§ Task details:
From the listing below, copy only the lines running from the line that contains "doc.recompute()" to the line that contains "obj.data.transform(obj.matrix_world)", both included.
------ Material shown
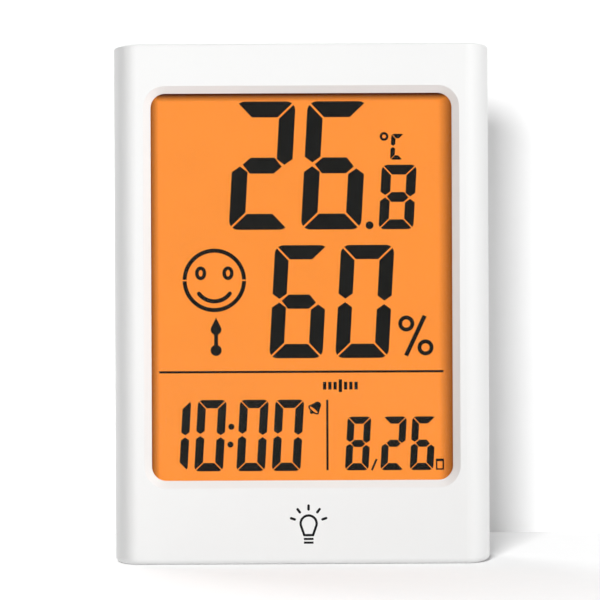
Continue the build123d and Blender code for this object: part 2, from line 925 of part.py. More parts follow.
def thermistor():
    y = board_rear_y + bead_stand
    bead = Pos(bead_x, y, bead_z) * Sphere(bead_radius)
    for side in (-1, 1):
        x = bead_x + side * bead_leg_gap / 2
        bead += rod(x, bead_z, bead_leg_radius, board_rear_y, y)
    return bead


def buzzer():
    end = board_rear_y + buzzer_height
    can = rod(-vent_offset, vent_height, buzzer_radius, board_rear_y, end)
    can = fillet(can.edges().sort_by(Axis.Y)[-1], buzzer_round)
    port = rod(-vent_offset, vent_height, buzzer_port_radius, end - buzzer_port_depth, end)
    return can - port


def touch_spring():
    length = board_y - bezel_y
    spring = coil(touch_coil_radius, touch_coil_radius, length, touch_wire, touch_turns)
    return Pos(mark_side_offset, board_y, mark_height) * Rot(90, 0, 0) * spring


# Rear buttons and the switches that they press
def switch_bodies():
    solids = []
    end = board_rear_y + switch_height
    for x, z in button_places:
        body = slab(
            rounded(switch_width, switch_width, switch_foot_round, x, z),
            board_rear_y,
            switch_height,
        )
        bore = switch_plunger_radius + switch_plunger_clearance
        depth = switch_plunger_depth + 2 * button_travel
        solids.append(body - rod(x, z, bore, end - depth, end + overrun))
    return Compound(children=[piece for body in solids for piece in body.solids()])


def switch_plunger(x, z):
    start = board_rear_y + switch_height - switch_plunger_depth
    return rod(x, z, switch_plunger_radius, start, board_rear_y + switch_total)


def key_symbol(name):
    size, stroke = key_symbol_size, key_symbol_stroke
    if name in ("up", "down"):
        tip = size / 2 if name == "up" else -size / 2
        return make_face(Polyline((-size / 2, -tip), (size / 2, -tip), (0, tip), close=True))
    if name == "set":
        return Circle(size / 2) - Circle(size / 2 - stroke)
    return Rectangle(size, stroke) + Pos(0, stroke * 2) * Rectangle(size, stroke)


def button(name, x, z):
    top = rear_y - button_below_rear
    flange_y = rear_inner_y - key_strip_depth - button_flange_thickness - seat_gap
    cap_shape = rounded(button_width, button_rise, button_corner, x, z)
    cap = slab(cap_shape, flange_y, top - flange_y)
    cap = fillet(cap.faces().sort_by(Axis.Y)[-1].edges(), button_edge_round)
    wide = rounded(
        button_width + 2 * button_flange,
        button_rise + 2 * button_flange,
        button_corner + button_flange,
        x,
        z,
    )
    cap += slab(wide, flange_y, button_flange_thickness)
    cap += rod(x, z, button_stem_radius, board_rear_y + switch_total, flange_y)
    symbol = Pos(x, z) * key_symbol(name)
    return cap - slab(symbol, top - key_symbol_depth, key_symbol_depth + overrun)


# Rear shell with its battery bay, stand pocket and posts
def rear_shell():
    shell = hollow_form & y_range(seam_y + seam_gap, rear_y + overrun)
    shell += bay_block() + stand_block() + key_pad()
    for x in (-case_post_x, case_post_x):
        for z in (case_post_low, case_post_high):
            start = seam_y + case_post_above_seam
            shell += rod(x, z, case_bore_radius + wall / 2, start, rear_inner_y) & solid_form
            seat = start + case_seat_thickness
            shell -= rod(x, z, case_bore_radius, seat, rear_y + overrun)
            shell -= rod(x, z, case_screw_radius + through_clearance, start, seat)
    rebate = housing_block(wall - lip_thickness - lip_clearance) - housing_block(wall + lip_clearance)
    shell -= rebate & y_range(seam_y - overrun, seam_y + lip_height + lip_clearance)
    shell -= bay_space() + stand_space() + key_strip_space()
    return shell - keyhole() - vents() - sound_holes()


def bay_block():
    half_x, half_z = bay_half_length + bay_wall, bay_half_height + bay_wall
    return block(
        (-half_x, bay_floor_y - bay_floor, bay_centre_height - half_z),
        (half_x, rear_inner_y, bay_centre_height + half_z),
    )


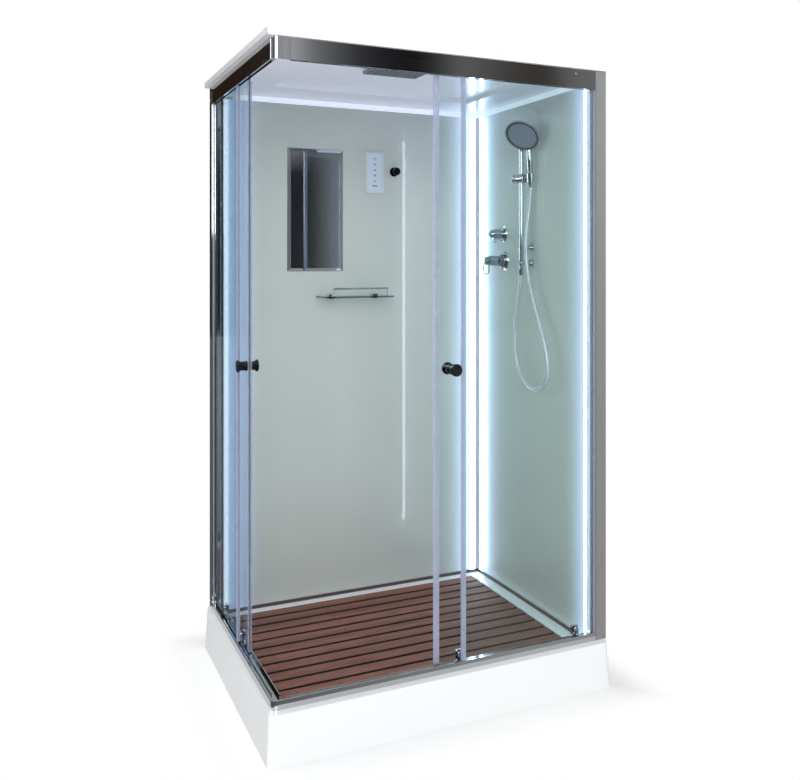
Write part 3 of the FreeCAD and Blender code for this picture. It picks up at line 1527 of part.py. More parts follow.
# Hose: from the foot of the hand shower, down in front of the rail, round a loop and up to the outlet.
# The middle of the route is read from the way it hangs; its ends come from the pieces it joins.
def make_hose():
    way_out = HOLDER_TURN.multVec(Vector(0, 0, -1))
    start = Vector(*[float(v) for v in holder_spot]) + way_out * float(s.cone_reach)
    end = Vector(float(bar_x), float(s.bar_y), float(s.outlet_end))
    foot = Vector(float(bar_x), float(s.bar_y), 0)
    route = [
        start,
        start + way_out * float(s.hose_first_run),
        *[foot + Vector(*sag) for sag in HOSE_SAG],
        end - Vector(0, 0, float(s.hose_last_run)),
        end,
    ]
    keep("hose", tube("hose", route, float(s.hose_diameter) / 2))


make_tray()
make_tray_frame()
make_feet()
make_drain()
make_deck()
make_rails()
make_corner_blocks()
make_posts()
make_fixed_panes()
make_door(FRONT, front_lead, s.front_door_width)
make_door(LEFT, left_lead, s.left_door_width)
make_walls()
make_lights()
make_roof()
make_rain_head()
make_power_supply()
make_mirror()
make_panel()
make_hook()
make_shelf()
make_riser()
make_slider()
make_hand_shower()
make_valves()
make_supply_pipes()
make_hose()

doc.recompute()
faults = [obj.Name for obj in doc.Objects if {"Invalid", "Error"} & set(obj.State)]
faults += [obj.Label for obj in nodes if obj.Shape.isNull() or not obj.Shape.isValid()]
if faults:
    raise SystemExit("faulty: " + ", ".join(faults))
os.makedirs("parts", exist_ok=True)
for obj in nodes:
    obj.Shape.exportStep(f"parts/{obj.Label}.step")
print(len(nodes), "sub-parts written")
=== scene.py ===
"""A rectangular shower cabin, dressed in the order in which it is put together."""

import math

import bmesh
import bpy
from mathutils import Matrix, Vector


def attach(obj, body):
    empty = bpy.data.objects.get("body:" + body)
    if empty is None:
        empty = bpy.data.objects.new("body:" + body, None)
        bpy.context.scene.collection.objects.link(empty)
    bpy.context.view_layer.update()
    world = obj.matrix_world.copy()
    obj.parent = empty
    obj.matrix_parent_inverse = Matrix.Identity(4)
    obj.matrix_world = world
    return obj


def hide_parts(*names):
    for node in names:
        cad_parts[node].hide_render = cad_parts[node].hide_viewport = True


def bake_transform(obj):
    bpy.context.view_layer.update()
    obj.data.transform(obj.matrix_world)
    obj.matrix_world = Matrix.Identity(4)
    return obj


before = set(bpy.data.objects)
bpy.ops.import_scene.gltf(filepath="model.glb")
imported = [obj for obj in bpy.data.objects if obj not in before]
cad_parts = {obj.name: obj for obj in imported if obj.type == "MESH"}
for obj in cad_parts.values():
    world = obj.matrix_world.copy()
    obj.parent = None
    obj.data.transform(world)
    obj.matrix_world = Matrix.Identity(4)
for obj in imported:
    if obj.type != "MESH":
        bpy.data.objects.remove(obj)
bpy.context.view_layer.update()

# The camera stands where the photographer stood: at chest height, left of the
# front, level, with a rising front that keeps the posts upright in the picture.
FRAME_WIDTH_PX = 800
FRAME_HEIGHT_PX = 780
FOCAL_PX = 871.3
SENSOR_MM = 36
LEVEL_POINT_PX = (408.5, 261.8)
CAMERA_PLACE = (-1.268, -2.858, 1.446)
CAMERA_TURN = -24.63
lens = bpy.data.cameras.new("camera")
lens.sensor_fit = "HORIZONTAL"
lens.sensor_width = SENSOR_MM
lens.lens = FOCAL_PX * SENSOR_MM / FRAME_WIDTH_PX
lens.shift_x = (FRAME_WIDTH_PX / 2 - LEVEL_POINT_PX[0]) / FRAME_WIDTH_PX
lens.shift_y = (LEVEL_POINT_PX[1] - FRAME_HEIGHT_PX / 2) / FRAME_WIDTH_PX
camera = bpy.data.objects.new("camera", lens)
camera.location = CAMERA_PLACE
camera.rotation_euler = (math.radians(90), 0, math.radians(CAMERA_TURN))
bpy.context.scene.collection.objects.link(camera)
bpy.context.scene.camera = camera
bpy.context.scene.view_settings.view_transform = "Standard"


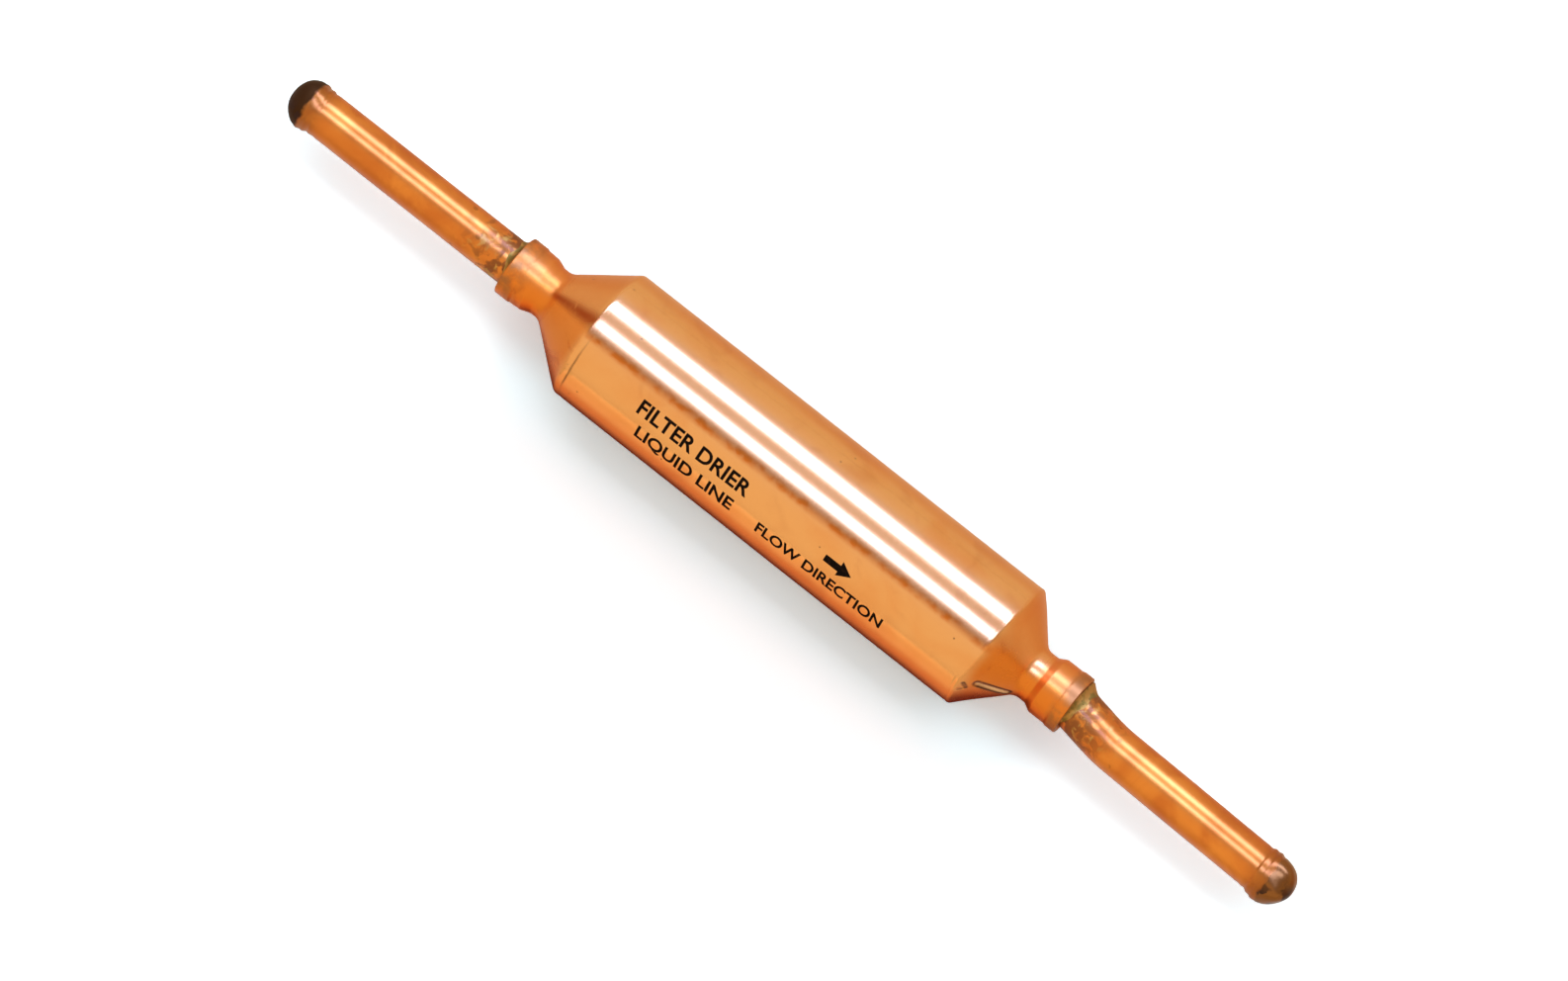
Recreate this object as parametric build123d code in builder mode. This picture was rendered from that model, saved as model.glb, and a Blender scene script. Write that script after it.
------------
§ Worked answer:
doc.recompute()
faults = [obj.Name for obj in doc.Objects if {"Invalid", "Error"} & set(obj.State)]
faults += [obj.Label for obj in nodes if obj.Shape.isNull() or not obj.Shape.isValid()]
if faults:
    raise SystemExit("faulty: " + ", ".join(faults))
os.makedirs("parts", exist_ok=True)
for obj in nodes:
    obj.Shape.exportStep(f"parts/{obj.Label}.step")
print(len(nodes), "sub-parts written")
=== scene.py ===
"""A rectangular shower cabin, dressed in the order in which it is put together."""

import math

import bmesh
import bpy
from mathutils import Matrix, Vector


def attach(obj, body):
    empty = bpy.data.objects.get("body:" + body)
    if empty is None:
        empty = bpy.data.objects.new("body:" + body, None)
        bpy.context.scene.collection.objects.link(empty)
    bpy.context.view_layer.update()
    world = obj.matrix_world.copy()
    obj.parent = empty
    obj.matrix_parent_inverse = Matrix.Identity(4)
    obj.matrix_world = world
    return obj


def hide_parts(*names):
    for node in names:
        cad_parts[node].hide_render = cad_parts[node].hide_viewport = True


def bake_transform(obj):
    bpy.context.view_layer.update()
    obj.data.transform(obj.matrix_world)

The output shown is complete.